If baseball is wary about instituting instant replay, how about letting teams have a certain number of plays per game where they can appeal to a second umpire? This would keep the flow of the game going and not significantly lengthen games, but allow a second set of eyes to weigh in on close plays. It might not be a perfect solution, but would give some recourse on incorrect calls if baseball is unwilling to use instant replay.

Although I am not calling for his firing, Jerry Meals must be disciplined in some way for what happened. Nothing suggests that his call was malicious or ill intended, but at best it was lazy. If this were the NBA, such a call would be under even heavier scrutiny, given the sensitivity of controversial officiating calls now that the Tim Donaghy scandal has unfolded. Umpires who have reached the Major Leagues are supposed to be the best of the best, yet Meals’ safe call was the worst of the worst. To protect the integrity of baseball officiating, the best thing to do would be to constructively discipline Meals and make sure that he either move forward as a productive umpire, or decide that he is ill suited to continue in that career track.

The final thought I have about this situation is perhaps the most important. Various news outlets have reported that Meals and his family have been receiving threats and harassment over the past 24 hours. ESPN even reported that they found at least two internet message boards that had published his personal contact information.

Jim Joyce received similar treatment last year when he was in the news. This type of behavior must stop. No amount of harassment will change what happened, and most importantly, it’s not right. Everybody makes mistakes at work, but nobody deserves to pay for those errors in their personal life. Hopefully the blockheads who apparently have nothing better to do than pester a family, will receive their own just punishment in due time.

Ultimately, life will go on and baseball will continue. Meals’ inexplicable miscue will eventually pass into the annals of bad umpiring calls. Before this happens, I hope baseball takes notice and turns this into a lesson learned. Doing that will turn this from an unfortunate incident into something that could improve baseball for years to come.

Andrew Martin is the founder of ‘The Baseball Historian‘ blog where he posts his thoughts about baseball on a daily basis. He can be reached at historianandrew@gmail.com. You can also reach him on Twitter at @RedSoxFanNum1.

 

Comments

7 Responses to “What To Do About Jerry Meals”
  1. Doug says:

    Great post, i’m not sure about instant replay either but no matter, given the situation with last nights blown call the game should be continued from the point of the bad call. So what if it sets some kind of precedent?

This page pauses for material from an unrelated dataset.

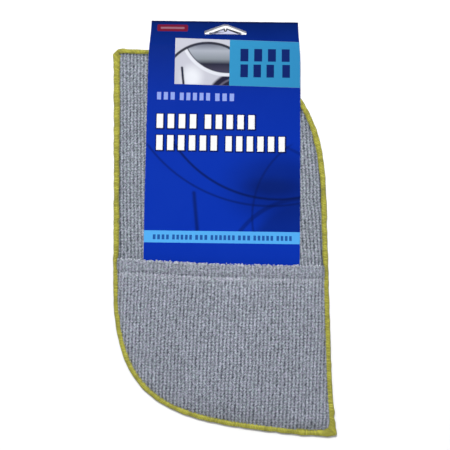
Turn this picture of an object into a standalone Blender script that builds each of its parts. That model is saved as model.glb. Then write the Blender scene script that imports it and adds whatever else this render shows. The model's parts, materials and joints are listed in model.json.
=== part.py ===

It would be a good one.

  2. Precedent is set all the time. Let’s see this done right, and play the game over. Then, look to the future and make sure it doesn’t happen again.

  3. J-Doug says:

    I agree with pretty much everything you say here.

    The only issue is with the Jim Joyce call. It wasn’t a bang-bang call. It wasn’t a close call at all. If there was any good reason not to revisit it, it’s because it didn’t change the game outcome.

  4. I contend it was a bang-bang play in that he wasn’t safe by a step or two. It was close as far as how the human eye would determine it without the aid of instant replay. Everyone had the luxury of watching the Joyce call at home in slow motion. The catch by the 1b and the runner’s foot coming down on the bag all happened in probably .25 seconds or less. In my opinion, it was certainly more excusable than last night, where the tag happened feet away from home plate.

    Thanks for reading!

  5. I don’t get why it’s so hard for people to understand that what Meals saw (right or wrong) was that the catcher missed the tag. If you watch the replay, this should be pretty obvious. He swipes at and just barely touches the runner on the leg.

    Your point about the expanded use of instant replay makes total sense, but the idea that they should replay the end of the game is completely unrealistic, and yes the reason is that it would set a precedent. The precedent would be, where does MLB draw the line in the future? There’s just no way they can open the flood gates like that.

  6. Mike Lynch says:

    I understand what you’re saying about setting precedents but those have already been set. In 1908 the Cubs and Giants had to replay the “Merkle Boner” game after NL President Harry Pulliam ruled in favor of the Cubs and their assertion that the winning run couldn’t have scored because Merkle failed to touch second and was forced out after a chaotic recovery of the baseball (or “a” baseball). And what about “The Pine Tar Game”? The end of that was forced to be replayed after the Royals won their protest. Granted those are only two examples and one is more than 100 years old, but games or ends of games have had to be replayed before due to an umpire error or, in Merkle’s case, a baserunning blunder. I agree that replaying the ends of games might be unrealistic, but a system similar to the one the NFL uses might not be half bad. Give someone in the booth a chance to review the play and either confirm or overrule it. Having said all that, I still like the human element and blown calls are part of the game. Let’s face it, few of us would even talk about the 1985 World Series if not for Don Denkinger and we’ll remember Armando Galarraga and Jim Joyce for the rest of our lives because of the call he made.

  7. The difference between the Braves-Pirates game this week and the Pine Tar Game is one was a judgment call by the umpire and the other was a rules interpretation. Rule interpretations are subject to official protest, so overruling the umpires in that case did not set a precedent…although I went to Joe Brinkman’s umpire school and I know he’s still pissed about that one.

    Between the chaotic nature of what occurred following Merkle’s boner and the fact it was over 100 years ago, I’m not sure that comparison is analogous.

    I agree with you about using instant replay. If there is instant replay to review judgment calls then this further reinforces the idea that only rules interpretations should be subject to protest. I still think there’s no way you can allow protest of a judgment call. Can you imagine how many protests there would be if that was allowed to happen?